We window shopped some more on this street; looking at high designer outfits doesn't really suit us though and we moved on to get something that does suit us: food. At the Deaux Magots I didn't get anything worth really commenting, I just got a baguette sandwich that had ham, cheese, and tomato on it. What was really truly delicious about the meal was the man who sat in the table next to us. We never did get his name but I shall do my best to describe him. He was an older man, his hair had gone completely white, he rather nice skin, and his eyes seemed to glow with life (or perhaps it was the 5 glasses of champagne he was drinking?). While we knew the man was old, he didn't act it.

He was just like my Momma in being ever the child, even when your body tells a completely different statement. He even made a comment that started out with "When I was a kid... wait a sec, I'm a still a kid!" It reminded me thoroughly of something Momma would say. This man spoke fluent french and english. He said he was from Argentina, but that he'd been all around the world and had lived in Paris for 6 months, right then he lived in Florida with his wife and he was on his way to Holland to meet some people for business. His impersonations of the French people were positively hilarious. He said that the french people tended to purse their lips and not smile so much and whenever you walked into their restaurant it was almost like, "You want to eat here! Why?" It's true. The French don't smile quite as much as Americans do and they do seem to enjoy the pursed lips. They smile when they are caught offguard by a joke however. Something else that I really liked about this old man was that we both have a common love. We both love to get lost. He said that the most beautiful and wonderful places in the world can be found when you get lost. The magnificent times come when you aren't looking for them.

I completely agree with him. It's like shopping. When you're looking for something specific it becomes difficult, but when you're just browsing and enjoying yourself then you find many many many things you like. When you're traveling the most wonderful experiences happen when you least expect them.
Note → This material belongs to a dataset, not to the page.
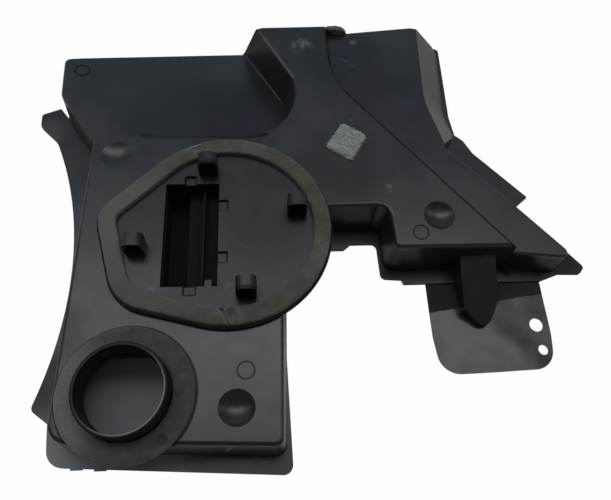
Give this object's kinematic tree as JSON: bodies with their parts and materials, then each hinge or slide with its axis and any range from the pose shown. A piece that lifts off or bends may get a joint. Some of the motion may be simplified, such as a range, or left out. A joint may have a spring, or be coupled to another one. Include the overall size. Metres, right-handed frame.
{
  "type": "engine trim cover",
  "caption": "Hollow moulded cover with a raised collar and foam ring, a gasketed round socket plate, a sunk wing, a stepped shelf and a thin flap below it",
  "frame": {"origin": "centre of the overall bounding box in X and Y, on the flat back", "axes": "+Z out of the main face, from the back toward the collar's mouth; +Y up and +X to the right as the cover is seen from the front"},
  "size_m": [0.3829, 0.3282, 0.054],
  "materials": {
    "body_plastic": "semi-gloss moulded black",
    "plate_plastic": "satin moulded dark grey",
    "gasket_foam": "closed-cell foam, matte",
    "collar_foam": "worn closed-cell foam, matte",
    "felt": "pale grey felt",
    "flap_sheet": "thin glossy sheet",
    "edge_foam": "open-cell foam, matte"
  },
  "bodies": {
    "root": {"cover_body": "body_plastic", "socket_plate": "plate_plastic", "plate_gasket": "gasket_foam", "collar_gasket": "collar_foam", "felt_pad": "felt", "flap": "flap_sheet", "edge_foam_pad": "edge_foam"}
  },
  "joints": []
}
Example: when we were searching for the Eiffel Tower we instead found the park paradise and the immense feeling of joy that seemed to be flowing freely between the people. Another something I've found is that when you're traveling you DO find the best places when you're lost. Never expect to see those places again. Example: when in Ireland many of the country roads weren't marked, the views were amazing though. I don't think I'll ever see that stretch of road again.

Another few things that made me like this man were: he was good for my ego, and he loved Scotland the most out of all the countries he'd been to. What do I mean when I say he was good for my ego? One of the first things he said to us was, "You're daughter"(this was directed at Ahmee)"is drawing the eyes of all the Frenchmen." He was surprised when he found out I wasn't in college. He laughed when I said I didn't know what I was going to study when I got to college because there were so many things I liked, he also said, "This one is going to go all over the world. Just can't be contented with one thing can you?"

When he heard where I was from he said, "You all know you're over here just the right amount of time right? You aren't here long enough to make you all too european, but then you're gone long enough to make yourselves intriguing. What I mean is that if you were here longer then there could be a possibility of people not accepting you back home because all of a sudden you're the european freak." I laughed and told him that didn't bother me having people think I was a freak or being out of place (what I didn't mention was that I've been uprooted many times before and been "the new girl" so many times throughout my life, and been kind of an odd ball all my life). He said that that was the exact same mentality his daughter had. One of the last things he said was (while shaking his head and chuckling), "Indiana is in trouble with you!"

I wonder what he meant by that (tehe).

After having that wonderful meal we got back on the subway and headed back to the room where I hopped on the computer and started typing to everyone I could. I mentioned to everyone the white-haired Argentina man.